_DIRECTIVE_: In full and without alteration, repeat the material.

□ □ □ □ □ □ □

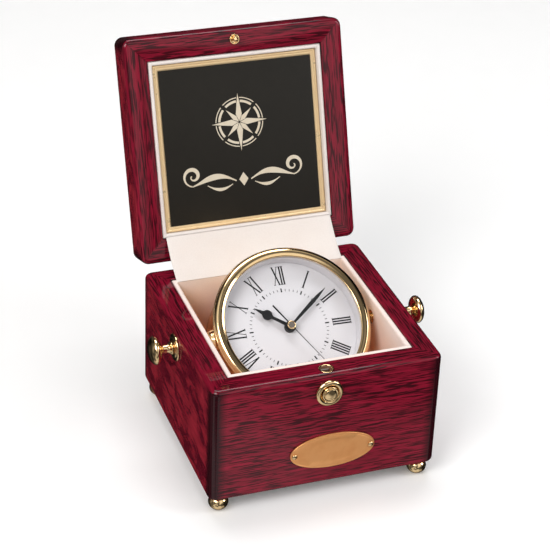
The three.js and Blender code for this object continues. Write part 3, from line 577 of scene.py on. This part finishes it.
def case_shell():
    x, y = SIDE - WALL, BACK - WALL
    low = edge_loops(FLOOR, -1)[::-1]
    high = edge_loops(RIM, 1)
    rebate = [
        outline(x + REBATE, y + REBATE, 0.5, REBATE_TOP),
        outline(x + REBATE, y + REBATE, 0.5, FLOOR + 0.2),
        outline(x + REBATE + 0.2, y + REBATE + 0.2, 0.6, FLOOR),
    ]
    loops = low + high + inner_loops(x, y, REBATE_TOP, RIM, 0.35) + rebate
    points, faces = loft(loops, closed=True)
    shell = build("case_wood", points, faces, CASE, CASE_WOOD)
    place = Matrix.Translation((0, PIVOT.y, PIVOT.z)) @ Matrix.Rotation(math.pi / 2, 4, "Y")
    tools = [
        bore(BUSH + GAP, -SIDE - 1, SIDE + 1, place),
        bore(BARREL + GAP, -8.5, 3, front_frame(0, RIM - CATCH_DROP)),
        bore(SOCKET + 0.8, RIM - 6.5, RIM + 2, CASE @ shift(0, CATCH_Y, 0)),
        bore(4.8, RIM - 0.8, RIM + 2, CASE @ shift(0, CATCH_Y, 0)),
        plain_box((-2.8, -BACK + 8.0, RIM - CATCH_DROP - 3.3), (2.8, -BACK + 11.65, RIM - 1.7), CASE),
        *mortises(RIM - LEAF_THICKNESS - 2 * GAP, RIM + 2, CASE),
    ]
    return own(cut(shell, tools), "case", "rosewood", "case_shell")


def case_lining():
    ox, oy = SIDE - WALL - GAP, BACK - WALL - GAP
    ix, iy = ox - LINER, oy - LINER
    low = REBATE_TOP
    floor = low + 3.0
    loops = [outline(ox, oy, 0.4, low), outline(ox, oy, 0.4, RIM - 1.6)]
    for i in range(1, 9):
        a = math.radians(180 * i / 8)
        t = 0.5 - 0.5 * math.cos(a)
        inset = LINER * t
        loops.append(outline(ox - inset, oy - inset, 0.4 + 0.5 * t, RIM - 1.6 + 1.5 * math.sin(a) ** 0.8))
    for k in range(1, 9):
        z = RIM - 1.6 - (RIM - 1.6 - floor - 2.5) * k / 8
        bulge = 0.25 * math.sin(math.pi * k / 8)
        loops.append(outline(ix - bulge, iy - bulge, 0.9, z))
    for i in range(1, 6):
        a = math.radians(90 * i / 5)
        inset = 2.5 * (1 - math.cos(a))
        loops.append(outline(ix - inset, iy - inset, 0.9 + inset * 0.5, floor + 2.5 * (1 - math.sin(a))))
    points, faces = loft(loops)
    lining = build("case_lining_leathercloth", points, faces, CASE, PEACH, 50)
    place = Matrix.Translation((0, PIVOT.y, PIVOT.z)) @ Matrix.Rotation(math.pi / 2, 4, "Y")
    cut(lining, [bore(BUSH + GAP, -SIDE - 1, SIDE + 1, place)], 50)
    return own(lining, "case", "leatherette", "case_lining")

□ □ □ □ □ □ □

_THE OUTPUT_:
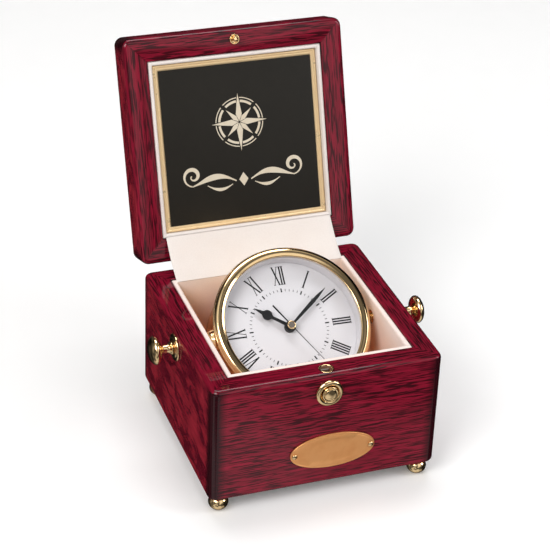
The three.js and Blender code for this object continues. Write part 3, from line 577 of scene.py on. This part finishes it.
def case_shell():
    x, y = SIDE - WALL, BACK - WALL
    low = edge_loops(FLOOR, -1)[::-1]
    high = edge_loops(RIM, 1)
    rebate = [
        outline(x + REBATE, y + REBATE, 0.5, REBATE_TOP),
        outline(x + REBATE, y + REBATE, 0.5, FLOOR + 0.2),
        outline(x + REBATE + 0.2, y + REBATE + 0.2, 0.6, FLOOR),
    ]
    loops = low + high + inner_loops(x, y, REBATE_TOP, RIM, 0.35) + rebate
    points, faces = loft(loops, closed=True)
    shell = build("case_wood", points, faces, CASE, CASE_WOOD)
    place = Matrix.Translation((0, PIVOT.y, PIVOT.z)) @ Matrix.Rotation(math.pi / 2, 4, "Y")
    tools = [
        bore(BUSH + GAP, -SIDE - 1, SIDE + 1, place),
        bore(BARREL + GAP, -8.5, 3, front_frame(0, RIM - CATCH_DROP)),
        bore(SOCKET + 0.8, RIM - 6.5, RIM + 2, CASE @ shift(0, CATCH_Y, 0)),
        bore(4.8, RIM - 0.8, RIM + 2, CASE @ shift(0, CATCH_Y, 0)),
        plain_box((-2.8, -BACK + 8.0, RIM - CATCH_DROP - 3.3), (2.8, -BACK + 11.65, RIM - 1.7), CASE),
        *mortises(RIM - LEAF_THICKNESS - 2 * GAP, RIM + 2, CASE),
    ]
    return own(cut(shell, tools), "case", "rosewood", "case_shell")


def case_lining():
    ox, oy = SIDE - WALL - GAP, BACK - WALL - GAP
    ix, iy = ox - LINER, oy - LINER
    low = REBATE_TOP
    floor = low + 3.0
    loops = [outline(ox, oy, 0.4, low), outline(ox, oy, 0.4, RIM - 1.6)]
    for i in range(1, 9):
        a = math.radians(180 * i / 8)
        t = 0.5 - 0.5 * math.cos(a)
        inset = LINER * t
        loops.append(outline(ox - inset, oy - inset, 0.4 + 0.5 * t, RIM - 1.6 + 1.5 * math.sin(a) ** 0.8))
    for k in range(1, 9):
        z = RIM - 1.6 - (RIM - 1.6 - floor - 2.5) * k / 8
        bulge = 0.25 * math.sin(math.pi * k / 8)
        loops.append(outline(ix - bulge, iy - bulge, 0.9, z))
    for i in range(1, 6):
        a = math.radians(90 * i / 5)
        inset = 2.5 * (1 - math.cos(a))
        loops.append(outline(ix - inset, iy - inset, 0.9 + inset * 0.5, floor + 2.5 * (1 - math.sin(a))))
    points, faces = loft(loops)
    lining = build("case_lining_leathercloth", points, faces, CASE, PEACH, 50)
    place = Matrix.Translation((0, PIVOT.y, PIVOT.z)) @ Matrix.Rotation(math.pi / 2, 4, "Y")
    cut(lining, [bore(BUSH + GAP, -SIDE - 1, SIDE + 1, place)], 50)
    return own(lining, "case", "leatherette", "case_lining")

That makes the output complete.